No era raro que los papás te preguntasen sobre cómo iban las materias en el colegio: “¿Cómo te fue en la prueba de fracciones?”, “¿Qué tal la prueba sobre la reconquista?¿mal? ¿bien? ¿sí? ¿no?” Eran las típicas interrogaciones de padres preocupados o condicionados por la rutina que el rol les confería. Era cuestión de tiempo para que la interrogante del millón también apareciera de sopetón: “¿Qué tal va el libro de lenguaje?”, justo a la hora de comer, y para peor suerte, cuando iba en el “El almohadón de plumas” por lo que mi relato solo empeoró las cosas.
La rabia de los apoderados se hizo sentir, según mi mamá, que luego de retarme un buen rato por mis malas notas en matemáticas, se sentó a contarme un poco sobre la reunión de apoderados mientras comía una tostada con palta y queso.
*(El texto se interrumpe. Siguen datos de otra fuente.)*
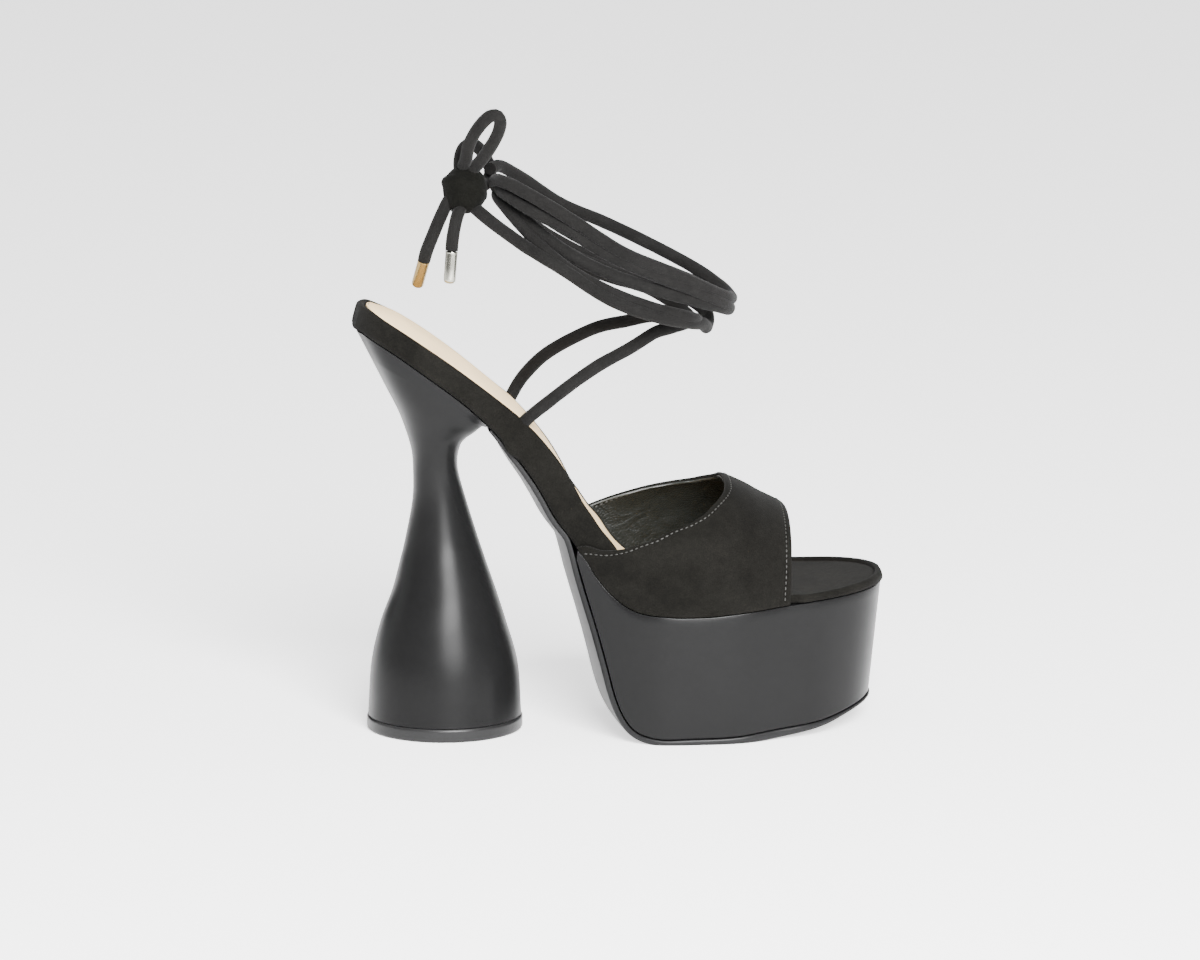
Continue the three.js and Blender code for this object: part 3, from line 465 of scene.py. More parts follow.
def smooth_line(points, fine=24):
    """Line through points, with soft bends between them."""
    p = np.asarray(points, float)
    p = np.vstack([2 * p[0] - p[1], p, 2 * p[-1] - p[-2]])
    made = []
    for i in range(1, len(p) - 2):
        a, b, c, d = p[i - 1 : i + 3]
        d0, d1, d2 = (max(np.linalg.norm(v), 1e-8) ** 0.5 for v in (b - a, c - b, d - c))
        start = ((b - a) / d0 - (c - a) / (d0 + d1) + (c - b) / d1) * d1
        end = ((c - b) / d1 - (d - b) / (d1 + d2) + (d - c) / d2) * d1
        t = np.linspace(0, 1, fine, endpoint=False)[:, None]
        made.append(
            b + start * t + (3 * (c - b) - 2 * start - end) * t**2 + (2 * (b - c) + start + end) * t**3
        )
    made.append(p[-2][None])
    return Line(np.vstack(made))


def place(z, row):
    return np.array([row["along"] * z.length, row.get("across", 0) * z.width, row["rise"] * z.seat_height])


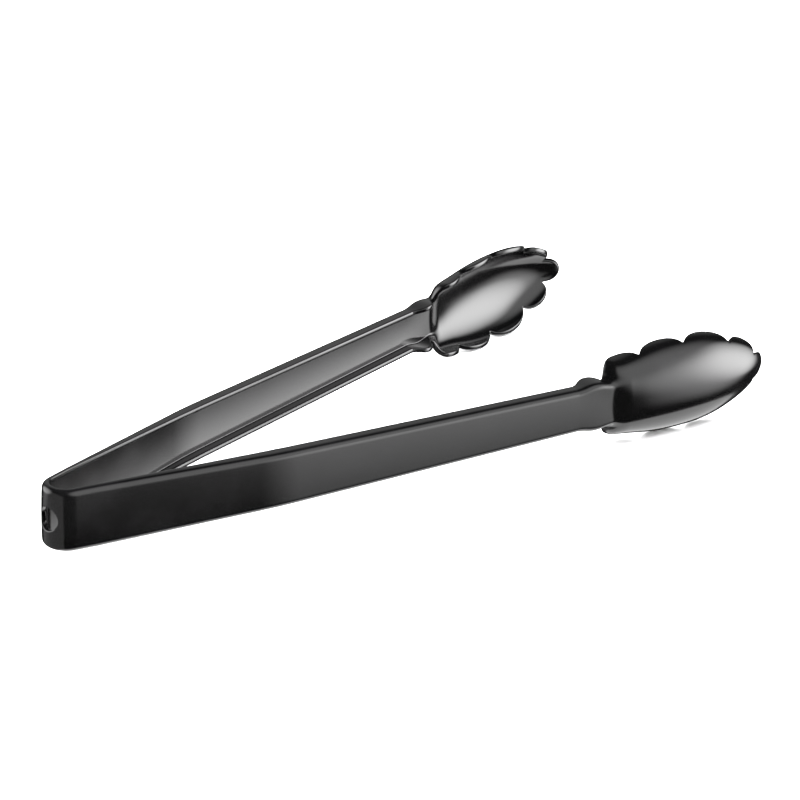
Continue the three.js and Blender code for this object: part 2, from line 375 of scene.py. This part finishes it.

Algo que siempre agradecí de ella, es que al menos no era alaraca como la mayoría de los otros papás, que no tardaron en casi que pedir la cabeza del veterano profesor Olivares, con frases como: “¿Cómo se le ocurre hacerle leer esto a nuestros niños?” ¿Usted está loco?” o “Este es un colegio católico” Porque, sí, estuve en un colegio católico, detalle no menor ya que siempre parecían censurar ciertas literaturas. Aún así, y según lo que me contó mi mamá, Olivares expuso sus argumentos con tranquilidad, poniendo sobre la mesa sus años de docencia y su autoridad como profesor jefe para callar a más de uno de los apoderados que, enojados aún, simplemente se tuvieron que conformar con un “vendrán otros libros”.
Así terminó el período de Cuentos de amor, de locura y de muerte en las vidas de los alumnos del quinto básico. Mentiría si dijera que me acuerdo del libro que vino después, porque no lo recuerdo y ese detalle, es fascinante, porque ahora a mis treinta, me hace distinguir el efecto que tuvo el bueno de Horacio Quiroga sobre nosotros. De vez en cuando tomo la edición rayada en la primera página con mi nombre, para dar un viaje a ese pasado, ese momento de contacto con la primera literatura que causó un efecto tan profundo en mí, el inolvidable “efecto Quiroga”.